SANTA CLARA — Like so many football fans across the country, Damar Hamlin spent his Sunday posting to social media, rooting on his NFL team as it played the final game of the regular season.
The Buffalo Bills player’s recovery from cardiac arrest lightened the mood around the NFL as play resumed this weekend. Still, the scare from his near-death experience on Monday kept Hamlin top-of-mind, even 2,000 miles away from his hospital bed in Ohio.
The theme of Sunday’s 49ers-Cardinals game was “Love For Damar.” Players and coaches from both teams wore t-shirts emblazoned with the phrase. We also saw the slogan on the Levi’s Stadium screens and on handmade signs in the stands. The Niners honored Hamlin before the game began, and the “3” in the 30-yard-line markings were outlined with red, an homage to the player’s jersey number.
As the 49ers and Cardinals players suited up to take the field for the first time since Hamlin’s horrifying collapse, there were dozens of reminders of one of the scariest moments in NFL history.
How do you play a game under those circumstances?
NFL players are masters of that.
In asking several of them about that ability after the Niners’ 38-13 win, I heard the same thing again and again:
“We play football.”
Translation: The players know the risks of the game. They play anyway.
“It was something that was on my mind. It was amazing to see the love and support for Damar, the shirts and the color on the field,” Fred Warner said. “When you see how horrific that moment it was, it puts things in perspective… It made me feel more blessed to play this game. I’m so grateful that prayers are being heard and [that] he’s recovering. ”
The brilliant athletic feats on an NFL field are easy to see. You can’t misinterpret Nick Bosa tossing an offensive lineman aside en route to sacking the quarterback, or George Kittle performing a ballet act to stay in bounds for a touchdown catch.
But what’s not seen on Sundays — and what is rarely celebrated — is the level of discipline required to reach the highest level of the sport, specifically, the mental fortitude to separate the game’s good from the bad and to charge into the fray, full-speed.
It’s easy for us in the press box, in the stands, and watching on TV to ignore the realities of this game we watch religiously every week.
It’s impossible to do that as a player.
For them, being between the lines of the field means straddling the line between life and death.
“You can’t go out there and play this game timid,” Warner said.
That makes pushing aside the brutal reality of the sport a requirement, too.
Hamlin’s cardiac arrest challenged that mindset. It was a sobering moment for the whole league.
But on Sunday, the Niners were able to push the risk aside and play for the reward — the No. 2 seed in the NFC playoffs. They received some help in the morning from the Bills, who returned the opening kick of their game 96 yards for a touchdown.
“I saw it, and it lifted me up and gave me momentum going out there,” Niners fullback Kyle Juszczyk said.
Still, the reality of the sport wasn’t forgotten.

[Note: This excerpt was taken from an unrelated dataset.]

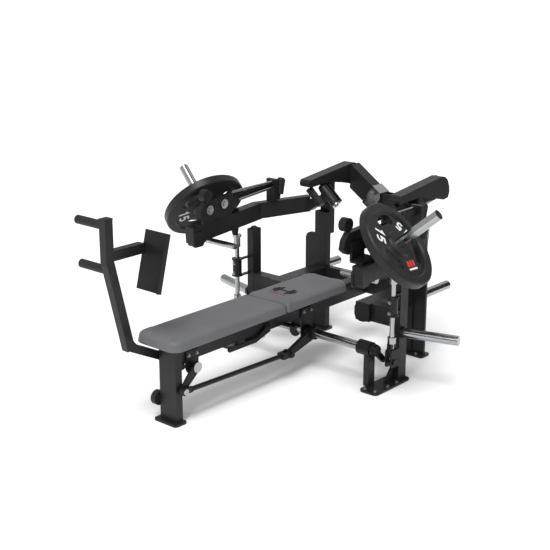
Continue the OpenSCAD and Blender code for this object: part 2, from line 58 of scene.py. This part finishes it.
class Mat:
    """A node material: short calls that add and link nodes."""

    def __init__(self, name):
        self.mat = bpy.data.materials.new(name)
        self.mat.use_nodes = True
        self.tree = self.mat.node_tree
        self.bsdf = next(n for n in self.tree.nodes if n.type == "BSDF_PRINCIPLED")
        self.coord = self.tree.nodes.new("ShaderNodeTexCoord").outputs["Object"]

    def node(self, kind, links):
        made = self.tree.nodes.new(kind)
        for key, source in links.items():
            self.tree.links.new(source, made.inputs[key])
        return made

    def scaled(self, x, y, z, rotation=(0, 0, 0)):
        made = self.node("ShaderNodeMapping", {"Vector": self.coord})
        made.inputs["Scale"].default_value = (x, y, z)
        made.inputs["Rotation"].default_value = rotation
        return made.outputs["Vector"]

    def noise(self, scale, detail=3.0, rough=0.5, vector=None):
        made = self.node("ShaderNodeTexNoise", {"Vector": vector or self.coord})
        made.inputs["Scale"].default_value = scale
        made.inputs["Detail"].default_value = detail
        made.inputs["Roughness"].default_value = rough
        return made.outputs["Fac"]

    def cells(self, scale, feature="DISTANCE_TO_EDGE"):
        made = self.node("ShaderNodeTexVoronoi", {"Vector": self.coord})
        made.feature = feature
        made.inputs["Scale"].default_value = scale
        return made.outputs["Distance"]

    def ramp(self, fac, stops):
        made = self.node("ShaderNodeValToRGB", {"Fac": fac})
        while len(made.color_ramp.elements) < len(stops):
            made.color_ramp.elements.new(0.5)
        for element, (place, colour) in zip(made.color_ramp.elements, stops):
            element.position = place
            element.color = (*colour, 1)
        return made.outputs["Color"]

    def span(self, fac, low, high, start=0.3, end=0.7):
        made = self.node("ShaderNodeMapRange", {"Value": fac})
        for key, value in (("From Min", start), ("From Max", end), ("To Min", low), ("To Max", high)):
            made.inputs[key].default_value = value
        return made.outputs["Result"]

    def mix(self, fac, a, b):
        made = self.tree.nodes.new("ShaderNodeMix")
        made.data_type = "RGBA"
        for socket, value in ((made.inputs[0], fac), (made.inputs[6], a), (made.inputs[7], b)):
            if hasattr(value, "links"):
                self.tree.links.new(value, socket)
            else:
                socket.default_value = (*value, 1)
        return made.outputs[2]

    def bump(self, *layers):
        """Each layer is (height, strength, distance); they stack."""
        normal = None
        for height, strength, distance in layers:
            made = self.node("ShaderNodeBump", {"Height": height})
            made.inputs["Strength"].default_value = strength
            made.inputs["Distance"].default_value = distance
            if normal is not None:
                self.tree.links.new(normal, made.inputs["Normal"])
            normal = made.outputs["Normal"]
        self.tree.links.new(normal, self.bsdf.inputs["Normal"])

    def set(self, **values):
        for key, value in values.items():
            socket = self.bsdf.inputs[key.replace("_", " ")]
            if hasattr(value, "links"):
                self.tree.links.new(value, socket)
            else:
                socket.default_value = value


def shade(colour, k):
    """The same colour, k times as bright."""
    return tuple(c * k for c in colour)


def paint(name, colour, rough, peel=0.10):
    """Powder coat: orange peel, faint mottling, dust and rubbed patches."""
    m = Mat(name)
    cloud = m.noise(5.0, 4.0, 0.6)
    base = m.ramp(cloud, [(0.30, shade(colour, 0.86)), (0.70, shade(colour, 1.14))])
    scuff = m.noise(26.0, 6.0, 0.68, m.scaled(1, 1.8, 0.7))
    base = m.mix(m.span(scuff, 0.0, 0.30, 0.60, 0.76), base, shade(colour, 1.7))
    speck = m.noise(1500.0, 1.0)
    base = m.mix(m.span(speck, 0.0, 0.16, 0.56, 0.70), base, shade(colour, 1.9))
    m.set(Base_Color=base, Roughness=m.span(scuff, rough - 0.05, rough + 0.09, 0.35, 0.72))
    m.set(Specular_IOR_Level=0.22)
    m.bump((m.noise(420.0, 2.0), peel, 0.0006), (m.noise(1700.0, 2.0), peel * 0.8, 0.0002))
    return m.mat


def chrome(name, colour, rough, stretch):
    """Plated steel: long polishing lines, faint haze and fingerprints."""
    m = Mat(name)
    lines = m.noise(240.0, 3.0, 0.6, m.scaled(*stretch))
    haze = m.noise(18.0, 5.0, 0.62)
    base = m.ramp(haze, [(0.30, shade(colour, 0.90)), (0.72, colour)])
    base = m.mix(m.span(lines, 0.0, 0.22, 0.50, 0.78), base, shade(colour, 0.72))
    m.set(Base_Color=base, Metallic=1.0)
    m.set(Roughness=m.span(haze, rough, rough + 0.12, 0.38, 0.74))
    m.bump((lines, 0.05, 0.0003), (m.noise(900.0, 2.0), 0.03, 0.0001))
    return m.mat


def rubber(name, colour, rough, grain=650.0):
    """Moulded rubber: fine pebble, dusty bloom and darker handled patches."""
    m = Mat(name)
    bloom = m.noise(11.0, 5.0, 0.6)
    base = m.ramp(bloom, [(0.30, shade(colour, 0.82)), (0.72, shade(colour, 1.30))])
    fleck = m.noise(1300.0, 1.0)
    base = m.mix(m.span(fleck, 0.0, 0.25, 0.60, 0.74), base, shade(colour, 2.2))
    m.set(Base_Color=base, Roughness=m.span(bloom, rough - 0.06, rough + 0.08, 0.35, 0.7))
    m.set(Specular_IOR_Level=0.26)
    m.bump((m.cells(grain, "F1"), 0.16, 0.0003), (m.noise(220.0, 3.0), 0.10, 0.0005))
    return m.mat


def leatherette(name, colour):
    """Grained upholstery vinyl: cell grain with creases between, soft sheen; the creases carry painted
    shade and the cell middles painted highlight.
    """
    m = Mat(name)
    warp = m.noise(160.0, 3.0)
    grain = m.cells(520.0, "F1")
    crease_relief_and_shade = m.cells(300.0)
    tone = m.noise(7.0, 4.0, 0.6)
    base = m.ramp(tone, [(0.30, shade(colour, 0.90)), (0.72, shade(colour, 1.10))])
    # Painted shade: the colour darkens in the creases between grain cells.
    base = m.mix(m.span(crease_relief_and_shade, 0.42, 0.0, 0.0, 0.10), base, shade(colour, 0.60))
    # Painted highlight: the colour lightens towards the middle of each grain cell.
    base = m.mix(m.span(grain, 0.30, 0.0, 0.0, 0.45), base, shade(colour, 1.35))
    m.set(Base_Color=base, Roughness=m.span(tone, 0.50, 0.62, 0.35, 0.7))
    m.set(Sheen_Weight=0.06, Sheen_Roughness=0.5, Specular_IOR_Level=0.30)
    m.bump((crease_relief_and_shade, 0.30, 0.0005), (grain, 0.22, 0.0004), (warp, 0.12, 0.0006))
    return m.mat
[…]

“We play a dangerous sport — every time we step out there,” 49ers running back Elijah Mitchell said. “You’re always going to have it in the back of your head, but it’s the sport you play — you just got to go out there and not think about it.”
“That’s what football is,” safety Talanoa Hufanga said. “Any snap you’re out there, anything can happen.
“We go out there and play this sport with a passion, with a love for it. That’s what you need to go out there and play freely. You never know when your last snap is going to be… We’re risking our lives [for] when we go out there. But if you play with a positive mindset, hopefully, things can be in your favor.”
No one comes out of the NFL in better condition than they entered. Football isn’t a contact sport — it’s a combat sport. It’s not just a dangerous game — it’s a degenerative one.
Players being stretchered or carted off the field (all while the league’s television partners cut to commercial) is an uncountably frequent occurrence.
That’s why when Hamlin fell to the synthetic turf on Monday in Cincinnati, little was thought of the situation. It was just another injury.
And when it became apparent that the scenario was anything but ordinary, it was impossible not to think the absolute worst — that Monday was the day of reckoning that everyone knew, deep down, had been looming and inevitable for decades.
The truth lies somewhere in the middle.
Hamlin spent the early part of this week in critical condition in the hospital, fighting for his life. Yet his cardiac arrest seems to be something of a freak occurrence. It could have been the result of a hit to an exact part of the heart at the exact wrong time, measured in milliseconds.
Yes, football is likely the reason Hamlin nearly died. Yet in a sport where nearly every play ends in a collision, Hamlin’s incident seems to be the first time in modern NFL history that someone’s heart stopped following a hit.
How do you make sense of that?
The truth is, you don’t.
You push it to the side and play the game.